**What you need to do:**
Check each line of the records below for the string "into", then state how many lines contain it, with no other output.

-.-.-

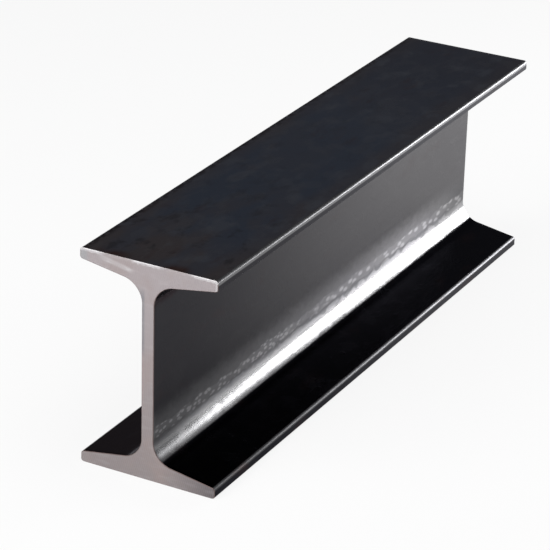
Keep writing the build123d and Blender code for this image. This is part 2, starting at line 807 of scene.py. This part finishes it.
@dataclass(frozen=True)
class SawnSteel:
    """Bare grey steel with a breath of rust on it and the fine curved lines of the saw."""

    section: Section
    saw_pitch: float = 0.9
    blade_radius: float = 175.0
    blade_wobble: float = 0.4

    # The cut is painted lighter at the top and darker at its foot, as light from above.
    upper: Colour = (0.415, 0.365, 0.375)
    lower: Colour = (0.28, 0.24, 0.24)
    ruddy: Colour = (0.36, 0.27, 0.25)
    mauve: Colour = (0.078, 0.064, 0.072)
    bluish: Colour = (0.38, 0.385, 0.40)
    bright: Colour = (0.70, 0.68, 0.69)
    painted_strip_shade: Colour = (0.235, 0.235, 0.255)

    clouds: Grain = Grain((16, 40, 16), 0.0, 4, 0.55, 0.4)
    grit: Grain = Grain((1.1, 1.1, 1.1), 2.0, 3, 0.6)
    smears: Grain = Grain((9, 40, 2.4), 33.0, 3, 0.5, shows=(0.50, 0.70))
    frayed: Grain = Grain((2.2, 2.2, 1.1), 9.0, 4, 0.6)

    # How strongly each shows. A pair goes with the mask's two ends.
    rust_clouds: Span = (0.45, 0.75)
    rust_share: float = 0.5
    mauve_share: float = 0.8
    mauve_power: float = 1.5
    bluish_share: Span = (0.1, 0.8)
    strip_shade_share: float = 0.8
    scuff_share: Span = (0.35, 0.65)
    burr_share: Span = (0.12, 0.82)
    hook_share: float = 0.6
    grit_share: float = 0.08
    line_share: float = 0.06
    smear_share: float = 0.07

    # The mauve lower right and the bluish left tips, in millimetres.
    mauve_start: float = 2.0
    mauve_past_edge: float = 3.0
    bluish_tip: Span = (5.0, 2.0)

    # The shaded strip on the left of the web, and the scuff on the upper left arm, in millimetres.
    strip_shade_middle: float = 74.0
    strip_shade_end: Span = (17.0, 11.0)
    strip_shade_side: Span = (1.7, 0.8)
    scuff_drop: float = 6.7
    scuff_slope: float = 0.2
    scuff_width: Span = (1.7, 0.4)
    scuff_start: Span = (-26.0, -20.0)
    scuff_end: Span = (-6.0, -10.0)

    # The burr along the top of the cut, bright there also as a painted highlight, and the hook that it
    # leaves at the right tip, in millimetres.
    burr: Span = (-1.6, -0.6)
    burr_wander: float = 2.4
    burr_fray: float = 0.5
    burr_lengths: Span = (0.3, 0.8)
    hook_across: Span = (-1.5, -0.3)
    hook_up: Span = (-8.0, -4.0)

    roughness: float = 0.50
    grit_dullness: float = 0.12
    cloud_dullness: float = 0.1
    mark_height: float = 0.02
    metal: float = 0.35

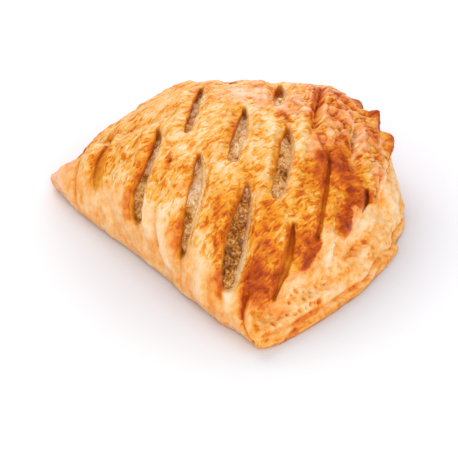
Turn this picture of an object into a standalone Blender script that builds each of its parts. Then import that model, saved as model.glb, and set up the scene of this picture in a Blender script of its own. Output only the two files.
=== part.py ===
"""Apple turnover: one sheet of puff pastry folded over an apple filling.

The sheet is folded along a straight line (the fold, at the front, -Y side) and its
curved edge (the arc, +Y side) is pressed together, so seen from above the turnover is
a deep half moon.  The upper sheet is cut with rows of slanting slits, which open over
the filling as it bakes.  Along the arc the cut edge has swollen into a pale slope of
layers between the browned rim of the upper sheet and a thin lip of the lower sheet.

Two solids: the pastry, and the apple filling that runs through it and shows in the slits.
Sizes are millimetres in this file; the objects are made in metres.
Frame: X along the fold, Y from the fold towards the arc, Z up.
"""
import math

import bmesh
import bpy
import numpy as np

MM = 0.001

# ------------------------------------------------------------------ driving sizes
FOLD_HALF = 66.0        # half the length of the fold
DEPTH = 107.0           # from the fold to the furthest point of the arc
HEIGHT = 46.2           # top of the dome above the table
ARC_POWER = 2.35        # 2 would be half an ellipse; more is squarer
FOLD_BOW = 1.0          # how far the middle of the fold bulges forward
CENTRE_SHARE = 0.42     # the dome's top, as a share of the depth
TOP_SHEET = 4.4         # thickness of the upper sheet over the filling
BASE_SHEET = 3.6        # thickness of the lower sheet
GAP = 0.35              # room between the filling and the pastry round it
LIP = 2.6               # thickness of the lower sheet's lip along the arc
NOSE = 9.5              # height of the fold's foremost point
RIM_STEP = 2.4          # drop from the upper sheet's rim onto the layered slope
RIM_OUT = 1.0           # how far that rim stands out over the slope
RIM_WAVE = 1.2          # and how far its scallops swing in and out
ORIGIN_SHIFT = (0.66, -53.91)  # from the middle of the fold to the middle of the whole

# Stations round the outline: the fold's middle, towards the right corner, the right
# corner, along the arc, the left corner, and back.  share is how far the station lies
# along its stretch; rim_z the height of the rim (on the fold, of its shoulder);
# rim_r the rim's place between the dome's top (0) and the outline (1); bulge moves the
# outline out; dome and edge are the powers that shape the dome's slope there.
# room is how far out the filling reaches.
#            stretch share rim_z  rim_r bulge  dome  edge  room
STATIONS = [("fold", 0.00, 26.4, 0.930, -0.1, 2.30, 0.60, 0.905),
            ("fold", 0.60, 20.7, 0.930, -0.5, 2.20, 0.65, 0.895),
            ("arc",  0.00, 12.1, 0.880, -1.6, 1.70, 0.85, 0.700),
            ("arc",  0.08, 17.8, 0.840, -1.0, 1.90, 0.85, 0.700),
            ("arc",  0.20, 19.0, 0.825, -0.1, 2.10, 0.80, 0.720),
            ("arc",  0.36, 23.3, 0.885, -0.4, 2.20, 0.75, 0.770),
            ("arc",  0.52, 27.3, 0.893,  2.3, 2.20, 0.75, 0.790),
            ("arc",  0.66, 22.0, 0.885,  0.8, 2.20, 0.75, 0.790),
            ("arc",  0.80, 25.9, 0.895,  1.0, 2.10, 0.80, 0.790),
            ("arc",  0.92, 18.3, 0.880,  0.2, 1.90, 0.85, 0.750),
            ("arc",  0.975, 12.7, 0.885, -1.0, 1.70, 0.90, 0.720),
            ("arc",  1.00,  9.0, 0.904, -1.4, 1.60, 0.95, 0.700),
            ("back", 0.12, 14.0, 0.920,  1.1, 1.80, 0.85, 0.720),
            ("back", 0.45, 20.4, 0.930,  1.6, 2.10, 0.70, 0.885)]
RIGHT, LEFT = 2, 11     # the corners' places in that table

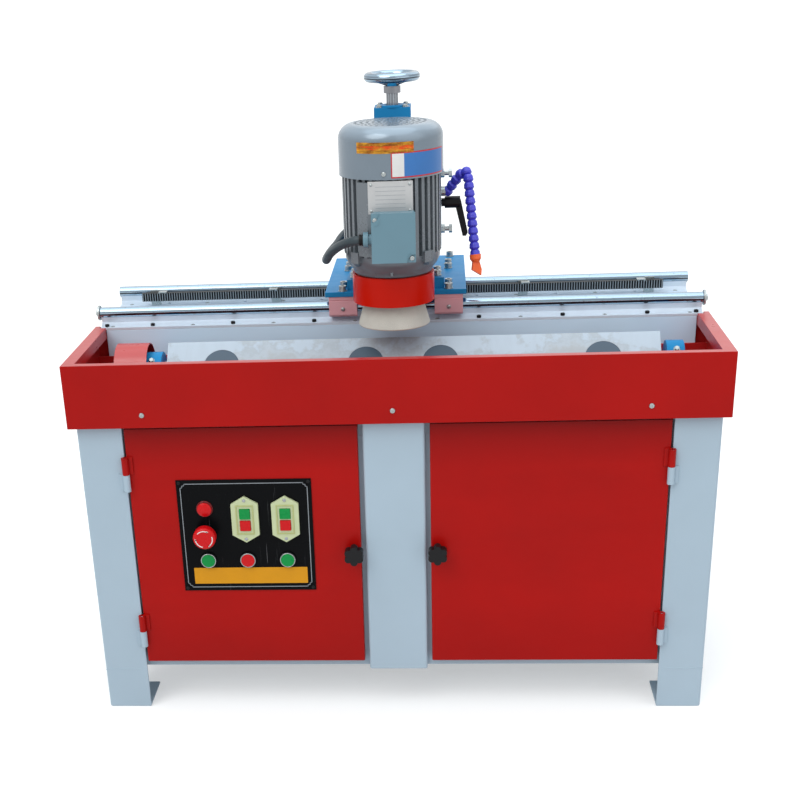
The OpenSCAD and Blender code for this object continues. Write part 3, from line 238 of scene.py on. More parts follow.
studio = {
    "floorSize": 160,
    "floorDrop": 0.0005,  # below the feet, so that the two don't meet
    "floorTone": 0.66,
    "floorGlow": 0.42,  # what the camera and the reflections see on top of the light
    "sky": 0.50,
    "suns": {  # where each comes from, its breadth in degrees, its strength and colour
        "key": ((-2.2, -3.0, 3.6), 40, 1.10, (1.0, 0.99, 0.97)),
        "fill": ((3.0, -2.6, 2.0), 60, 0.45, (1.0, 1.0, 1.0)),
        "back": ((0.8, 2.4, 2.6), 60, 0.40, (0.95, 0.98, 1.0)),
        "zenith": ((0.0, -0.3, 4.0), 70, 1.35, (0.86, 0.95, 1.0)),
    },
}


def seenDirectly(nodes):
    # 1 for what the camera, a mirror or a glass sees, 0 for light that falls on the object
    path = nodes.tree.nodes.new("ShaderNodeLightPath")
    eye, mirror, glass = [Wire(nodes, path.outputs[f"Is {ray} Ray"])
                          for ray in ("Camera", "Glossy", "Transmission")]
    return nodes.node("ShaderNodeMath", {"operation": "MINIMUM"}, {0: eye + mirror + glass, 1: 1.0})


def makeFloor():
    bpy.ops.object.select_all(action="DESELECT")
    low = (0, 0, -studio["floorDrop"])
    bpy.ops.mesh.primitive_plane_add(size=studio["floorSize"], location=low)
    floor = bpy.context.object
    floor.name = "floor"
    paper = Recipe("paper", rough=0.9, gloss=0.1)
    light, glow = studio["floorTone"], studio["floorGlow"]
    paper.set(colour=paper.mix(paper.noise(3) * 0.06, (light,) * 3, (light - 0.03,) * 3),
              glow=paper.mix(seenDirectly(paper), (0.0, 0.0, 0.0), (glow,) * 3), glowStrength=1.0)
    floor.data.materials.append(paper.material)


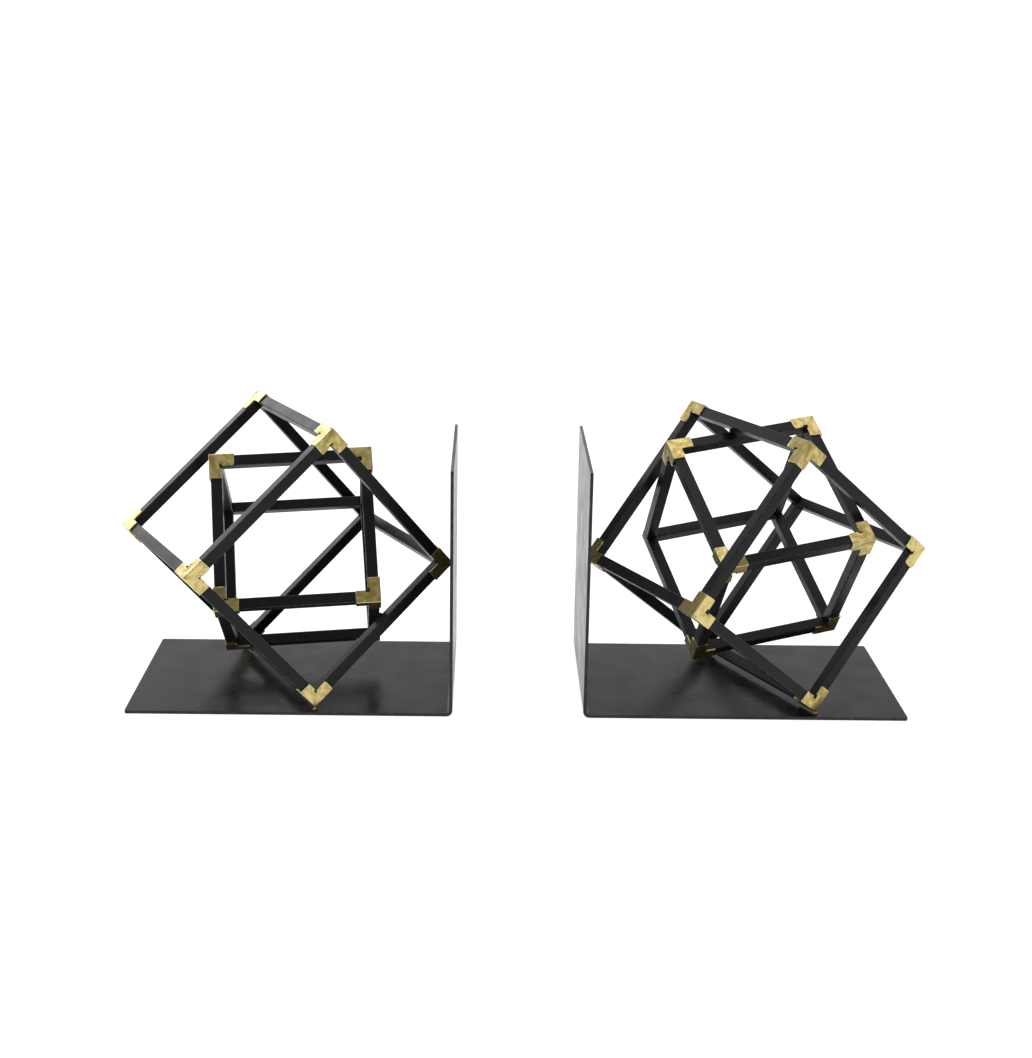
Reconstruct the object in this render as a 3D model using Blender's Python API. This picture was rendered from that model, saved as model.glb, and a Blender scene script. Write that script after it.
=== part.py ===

-.-.-

**Full output:**
2